EXERCISE BRIEF: Output all lines exactly, with nothing added or dropped.

DATA SEGMENT:
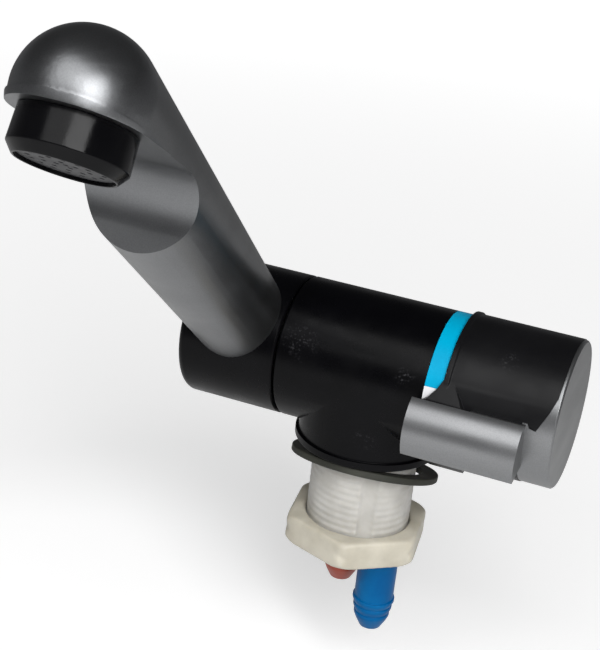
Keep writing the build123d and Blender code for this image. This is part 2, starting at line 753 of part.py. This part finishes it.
pocket_left = moving_disc_right - disc_pocket_depth
pocket_half = stub_tip_radius + running_clearance * 4
with BuildPart() as moving_disc:
    with BuildSketch(body_slice(moving_disc_left)):
        Circle(moving_disc_radius)
    extrude(amount=moving_disc_thickness)
    with BuildSketch(body_slice(pocket_left)):
        Rectangle(pocket_half * 2, stub_width + edge_break)
    extrude(amount=disc_pocket_depth, mode=Mode.SUBTRACT)
save(moving_disc, "moving_ceramic_disc")

collar_lip_left = indicator_right + indicator_seat_gap
collar_right = collar_lip_left + collar_lip_thickness
with BuildPart() as retaining_collar:
    turned_on_body([(floor_right, collar_bore), (floor_right, block_radius), (collar_lip_left, block_radius),
                    (collar_lip_left, collar_lip_radius), (collar_right, collar_lip_radius),
                    (collar_right, collar_bore)])
save(retaining_collar, "retaining_collar")

# Indicator ring: white, with a cold and a hot band let into its rim
band_bed = body_radius - band_depth


def rim_band(start, end, inner, outer):
    """Sector of a flat ring in a body slice, from one angle to another."""
    with BuildSketch(body_slice(indicator_left)) as band:
        with BuildLine():
            middle = (start + end) / 2
            l1 = ThreePointArc(on_circle(outer, start), on_circle(outer, middle), on_circle(outer, end))
            l2 = ThreePointArc(on_circle(inner, start), on_circle(inner, middle), on_circle(inner, end))
            Line(l1 @ 0, l2 @ 0)
            Line(l1 @ 1, l2 @ 1)
        make_face()
    return band.sketch


bands = {"cold_band": (cold_band_start_angle, cold_band_end_angle),
         "hot_band": (hot_band_start_angle, hot_band_end_angle)}
with BuildPart() as indicator_ring:
    turned_on_body([(indicator_left, block_radius + fit_clearance), (indicator_left, body_radius),
                    (indicator_right, body_radius), (indicator_right, block_radius + fit_clearance)])
    for start, end in bands.values():
        extrude(rim_band(start, end, band_bed, knob_radius), amount=indicator_width, mode=Mode.SUBTRACT)
save(indicator_ring, "indicator_ring")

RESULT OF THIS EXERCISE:
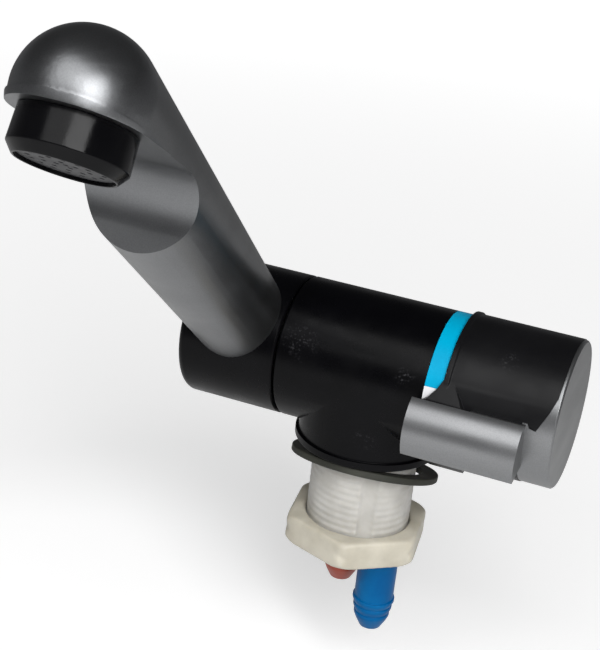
Keep writing the build123d and Blender code for this image. This is part 2, starting at line 753 of part.py. This part finishes it.
pocket_left = moving_disc_right - disc_pocket_depth
pocket_half = stub_tip_radius + running_clearance * 4
with BuildPart() as moving_disc:
    with BuildSketch(body_slice(moving_disc_left)):
        Circle(moving_disc_radius)
    extrude(amount=moving_disc_thickness)
    with BuildSketch(body_slice(pocket_left)):
        Rectangle(pocket_half * 2, stub_width + edge_break)
    extrude(amount=disc_pocket_depth, mode=Mode.SUBTRACT)
save(moving_disc, "moving_ceramic_disc")

collar_lip_left = indicator_right + indicator_seat_gap
collar_right = collar_lip_left + collar_lip_thickness
with BuildPart() as retaining_collar:
    turned_on_body([(floor_right, collar_bore), (floor_right, block_radius), (collar_lip_left, block_radius),
                    (collar_lip_left, collar_lip_radius), (collar_right, collar_lip_radius),
                    (collar_right, collar_bore)])
save(retaining_collar, "retaining_collar")

# Indicator ring: white, with a cold and a hot band let into its rim
band_bed = body_radius - band_depth


def rim_band(start, end, inner, outer):
    """Sector of a flat ring in a body slice, from one angle to another."""
    with BuildSketch(body_slice(indicator_left)) as band:
        with BuildLine():
            middle = (start + end) / 2
            l1 = ThreePointArc(on_circle(outer, start), on_circle(outer, middle), on_circle(outer, end))
            l2 = ThreePointArc(on_circle(inner, start), on_circle(inner, middle), on_circle(inner, end))
            Line(l1 @ 0, l2 @ 0)
            Line(l1 @ 1, l2 @ 1)
        make_face()
    return band.sketch


bands = {"cold_band": (cold_band_start_angle, cold_band_end_angle),
         "hot_band": (hot_band_start_angle, hot_band_end_angle)}
with BuildPart() as indicator_ring:
    turned_on_body([(indicator_left, block_radius + fit_clearance), (indicator_left, body_radius),
                    (indicator_right, body_radius), (indicator_right, block_radius + fit_clearance)])
    for start, end in bands.values():
        extrude(rim_band(start, end, band_bed, knob_radius), amount=indicator_width, mode=Mode.SUBTRACT)
save(indicator_ring, "indicator_ring")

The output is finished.